The political left emphasized the alliance of unions and political parties to contest capitalism within the framework of the state. While the social left believed in cooperation as an end in itself, the political left’s goal was solidarity. Cooperation was but one tool in its armory. The social left believed in collective action built from the ground up; the political left asserted that collective action had to be organized and disciplined, top-down.

During the course of the twentieth century, the political left triumphed over the social left, with the old associationists dismissed as fuzzy-headed and ineffectual. But the political left proved at the extreme both malignant and self-destructive. More reasonable, sustainable forms of democratic socialism in Scandinavia yielded mixed economies. They have also devolved power over education, health care, and other common goods to local communities. The central state provides funds, and the community discusses and decides how they are to be used. Scandinavian localism diverges sharply from the right-wing American version, in which the central government starves civil society, leaving communities to cope on their own.

Does this Scandinavian social model have any value to us? I think it does. It means, partly, a re-balancing of attention on the left: greater engagement with local issues, less obsession with national politics and politicians. Revival of the social element in socialism means embracing what the community organizer Saul Alinsky called the “mess” of local action—the fractures, adaptations, and ambiguities that inevitably result from personal encounters. Those dour Scandinavians have made a cultural virtue of this. They stress listening carefully and showing respect for the opinions of others, no matter how confused, rather than engaging in the “fetish” of assertion, as the philosopher Bernard Williams described it.

We need to think about an old, stained, seemingly dead subject: the social element in socialism.

Informality in social relations is great social glue; water-cooler conversations, street-corner gossip, and illuminating chance encounters can bind us to other people as formal rules might not. Yet social science has largely neglected the study of informality, with consequences of a political sort. The think tank, spewing out clear policy, belongs to the top-down realm. In its precision of argument, it speaks the language of command. Restoring the social element to the left means honoring the mess of informality, countering the fetish of making killer assertions. If this happens, then a space opens up for the sort of participation that consists in finding out what to do together, rather than being “guided” by someone else’s version of truth.

A dream, or at least a reality only for countries near the Arctic Circle?
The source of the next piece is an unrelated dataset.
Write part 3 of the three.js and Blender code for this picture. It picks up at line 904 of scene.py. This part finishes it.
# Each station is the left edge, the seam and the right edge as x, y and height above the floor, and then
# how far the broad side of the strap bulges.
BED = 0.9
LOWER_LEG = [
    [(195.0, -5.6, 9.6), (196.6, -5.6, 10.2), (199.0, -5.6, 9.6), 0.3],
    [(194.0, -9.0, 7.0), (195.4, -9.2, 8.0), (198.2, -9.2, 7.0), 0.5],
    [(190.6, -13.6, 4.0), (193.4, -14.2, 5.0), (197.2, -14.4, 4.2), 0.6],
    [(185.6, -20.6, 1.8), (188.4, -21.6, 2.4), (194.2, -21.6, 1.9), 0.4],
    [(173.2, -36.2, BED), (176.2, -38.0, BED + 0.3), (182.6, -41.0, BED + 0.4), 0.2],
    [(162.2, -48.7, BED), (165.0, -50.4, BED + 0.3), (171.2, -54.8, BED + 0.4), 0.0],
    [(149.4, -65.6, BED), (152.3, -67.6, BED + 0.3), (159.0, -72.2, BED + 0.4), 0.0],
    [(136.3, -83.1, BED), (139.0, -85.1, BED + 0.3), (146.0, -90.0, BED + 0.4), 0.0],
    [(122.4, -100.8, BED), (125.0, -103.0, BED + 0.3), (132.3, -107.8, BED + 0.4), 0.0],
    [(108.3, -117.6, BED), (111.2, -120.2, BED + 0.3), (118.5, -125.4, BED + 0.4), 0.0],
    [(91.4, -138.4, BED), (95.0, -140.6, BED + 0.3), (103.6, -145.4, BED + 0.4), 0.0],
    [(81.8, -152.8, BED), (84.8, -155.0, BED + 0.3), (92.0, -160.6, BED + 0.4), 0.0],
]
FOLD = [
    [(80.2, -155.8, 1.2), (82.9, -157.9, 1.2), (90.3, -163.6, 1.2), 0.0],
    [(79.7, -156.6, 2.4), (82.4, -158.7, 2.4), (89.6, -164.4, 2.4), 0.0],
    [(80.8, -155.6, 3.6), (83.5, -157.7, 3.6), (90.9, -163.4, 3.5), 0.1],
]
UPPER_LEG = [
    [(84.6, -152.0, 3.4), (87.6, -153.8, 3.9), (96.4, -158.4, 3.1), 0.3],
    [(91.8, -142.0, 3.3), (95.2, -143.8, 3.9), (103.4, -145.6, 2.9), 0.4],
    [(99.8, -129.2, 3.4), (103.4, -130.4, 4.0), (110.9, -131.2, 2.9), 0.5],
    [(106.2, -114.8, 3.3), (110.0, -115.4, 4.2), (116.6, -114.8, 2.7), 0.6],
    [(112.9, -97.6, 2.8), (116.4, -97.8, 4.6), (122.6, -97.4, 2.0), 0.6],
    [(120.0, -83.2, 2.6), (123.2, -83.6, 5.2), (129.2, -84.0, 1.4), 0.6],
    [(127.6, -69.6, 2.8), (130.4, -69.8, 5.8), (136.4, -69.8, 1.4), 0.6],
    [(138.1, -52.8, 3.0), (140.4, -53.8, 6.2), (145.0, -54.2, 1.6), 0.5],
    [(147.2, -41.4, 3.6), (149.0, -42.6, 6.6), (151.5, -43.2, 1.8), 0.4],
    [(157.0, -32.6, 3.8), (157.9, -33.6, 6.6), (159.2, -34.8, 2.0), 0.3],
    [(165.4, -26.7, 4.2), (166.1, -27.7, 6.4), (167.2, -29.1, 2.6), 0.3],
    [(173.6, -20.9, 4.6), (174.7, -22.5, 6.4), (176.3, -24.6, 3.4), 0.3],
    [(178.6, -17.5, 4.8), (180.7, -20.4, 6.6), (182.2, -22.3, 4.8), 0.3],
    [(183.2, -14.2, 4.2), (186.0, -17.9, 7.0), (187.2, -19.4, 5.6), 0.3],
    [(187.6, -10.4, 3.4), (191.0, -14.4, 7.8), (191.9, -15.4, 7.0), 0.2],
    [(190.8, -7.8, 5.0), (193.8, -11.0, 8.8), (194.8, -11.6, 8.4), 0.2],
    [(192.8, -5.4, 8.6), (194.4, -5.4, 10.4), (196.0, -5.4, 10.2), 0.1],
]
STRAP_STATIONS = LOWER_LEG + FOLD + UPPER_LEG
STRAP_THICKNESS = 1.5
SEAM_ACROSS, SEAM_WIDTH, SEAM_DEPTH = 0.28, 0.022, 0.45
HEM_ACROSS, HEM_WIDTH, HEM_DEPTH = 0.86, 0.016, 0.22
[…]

The various Occupy movements were a glimmer of the energy that resides today in informal associationism. Students, pensioners, and the middle-class unemployed stayed together week after week not for the sloganeering but rather for the shared experience of establishing the settlements, chatting with people they otherwise might not have met. Accused of having no policy, the occupiers replied that the policy wonks had missed the point. It’s correct that the Occupy movements were marginal in the sense that no bastions of capitalism fell before their onslaught, but the energy revealed in them is not marginal.

The left has to tap that energy—and indeed is beginning to do so. In Britain the Campaign for Community Banking Services has gotten tens of thousands of customers to take their money out of big banks and put cash into small, locally owned banks and credit unions. Food cooperatives are a flourishing concern in America, now becoming a larger movement through the National Cooperative Grocers Association. Unions are returning to the associationist principles first laid down by Robert Owen (via the so-called Rochdale Declaration) in the mid-nineteenth century, emphasizing local democracy and self-organization rather than top-down representation.

I suspect Sandel appreciates this full well. In an earlier phase of his life, he made a sophisticated communitarian argument against the philosopher John Rawls. That argument emphasized mutual obligation, which for him is the very nub of community. In affirming moral obligation, Sandel harkens back to the mindset of the nineteenth-century associationists, who viewed mutual aid as a necessity for daily survival in a hostile world. We perhaps need now to take a more expansive view. Economics of the sort Sandel attacks crowds out not just morals but also sociability—a much broader church that includes curiosity about others, the craft of good listening, the pleasures of chat, and the pains of shared struggle—and duty.

Summers-style economics is a recipe for a socially impoverished existence. I hope Sandel would agree that an open, local, informal sociability should be the left’s goal in countering this deadly as well as dismal science.